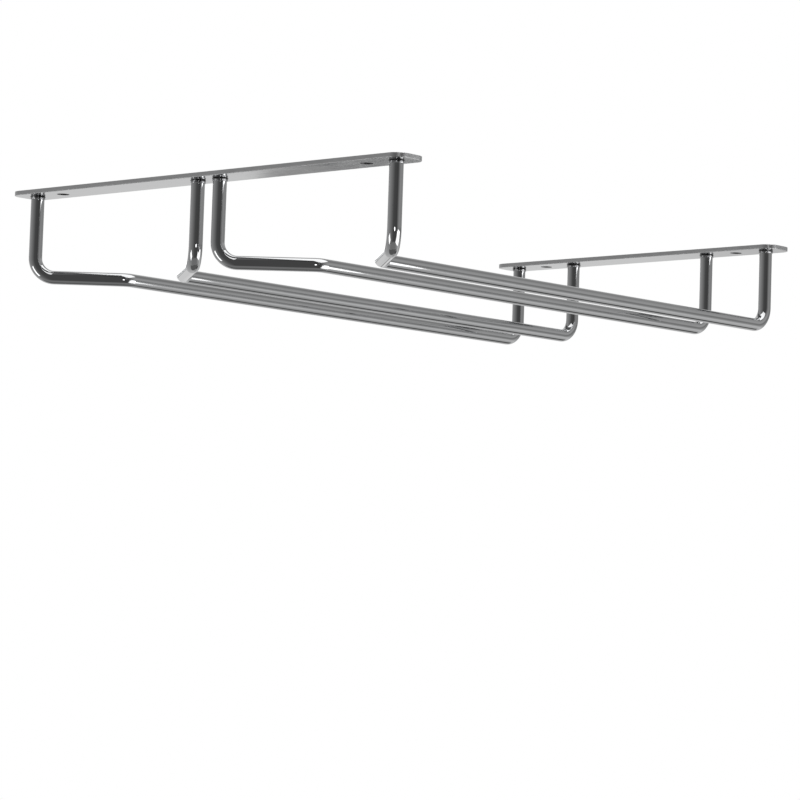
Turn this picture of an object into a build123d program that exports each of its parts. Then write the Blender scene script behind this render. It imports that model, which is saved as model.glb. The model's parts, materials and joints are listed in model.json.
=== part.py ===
from build123d import *
import os

# Hanging stemware rack, screwed to the underside of a shelf. Millimetres, +Z up.
# The origin is midway between the two front screw holes, on the plates' top faces,
# which press against the shelf. +Y runs from the open front to the rear.

# Steel wire of the four rails
wire_diameter = 5.5
bend_radius = 8.0          # wire axis, at the right-angle bends
flare_bend_radius = 5.0    # wire axis, where the flare turns into the straight rail

# Steel strip of the two mounting plates
plate_thickness = 1.8
plate_width = 16.0
plate_corner_radius = 5.0
plate_edge_radius = 0.4
plate_overhang = 8.3       # from an outer upright's axis out to the end of its plate

# Places of the plates and the wires
plate_spacing = 275.0      # between the middle lines of the two plates
rail_drop = 33.0           # from a plate's underside down to the rails' axis
slot_spacing = 107.0       # between the middles of the two stem slots
slot_gap = 26.5            # clear width of a stem slot
mouth_spacing = 104.0      # between the middles of the two front mouths
inner_upright_gap = 6.5    # clear width between the two inner front uprights
flare_depth = 25.0         # from the front uprights' axis back to the flare's corner

# Screw holes
hole_diameter = 5.0
hole_rim_radius = 0.3
front_hole_inset = 15.0    # from an outer front upright's axis in to the screw hole

# Weld bead round the top of each upright
bead_height = 1.8
bead_reach = 0.5

wire_radius = wire_diameter / 2
underside = -plate_thickness
rail_level = underside - rail_drop
rear_line = plate_spacing

# Clear width of a mouth, between its two front uprights
mouth_gap = mouth_spacing - inner_upright_gap - 2 * wire_diameter

# How far the wires stand to each side of the middle of their slot or mouth
slot_offset = (slot_gap + wire_diameter) / 2
mouth_offset = (mouth_gap + wire_diameter) / 2

# How far the outer uprights stand from the middle of the rack, at each end
front_reach = mouth_spacing / 2 + mouth_offset
rear_reach = slot_spacing / 2 + slot_offset

os.makedirs("parts", exist_ok=True)

# Mounting plates: rounded strips with two plain screw holes each. The rear holes
# stand over the middles of the stem slots.
plates = {
    "front_plate": (front_reach, 0, 2 * (front_reach - front_hole_inset)),
    "rear_plate": (rear_reach, rear_line, slot_spacing),
}
for name, (upright_reach, middle_line, hole_spacing) in plates.items():
    with BuildPart() as plate:
        with BuildSketch(Plane(origin=(0, middle_line, underside))):
            RectangleRounded(2 * (upright_reach + plate_overhang), plate_width, plate_corner_radius)
        extrude(amount=plate_thickness)
        rims = plate.faces().sort_by(Axis.Z)[0].edges() + plate.faces().sort_by(Axis.Z)[-1].edges()
        fillet(rims, radius=plate_edge_radius)
        with Locations((0, middle_line, 0)):
            with GridLocations(hole_spacing, 0, 2, 1):
                Hole(radius=hole_diameter / 2)
        fillet(plate.edges(Select.LAST).group_by(Axis.Z)[0], radius=hole_rim_radius)
    plate.part.label = name
    export_step(plate.part, f"parts/{name}.step")

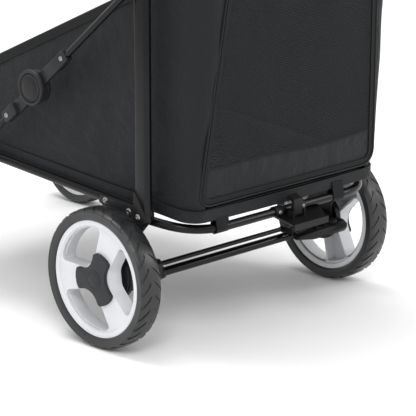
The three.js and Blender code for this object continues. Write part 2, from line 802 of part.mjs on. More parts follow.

--------------------------------------------------

GOAL | Among the lines of the data above, count those holding "into" and state only the number.

TASK OUTPUT | 2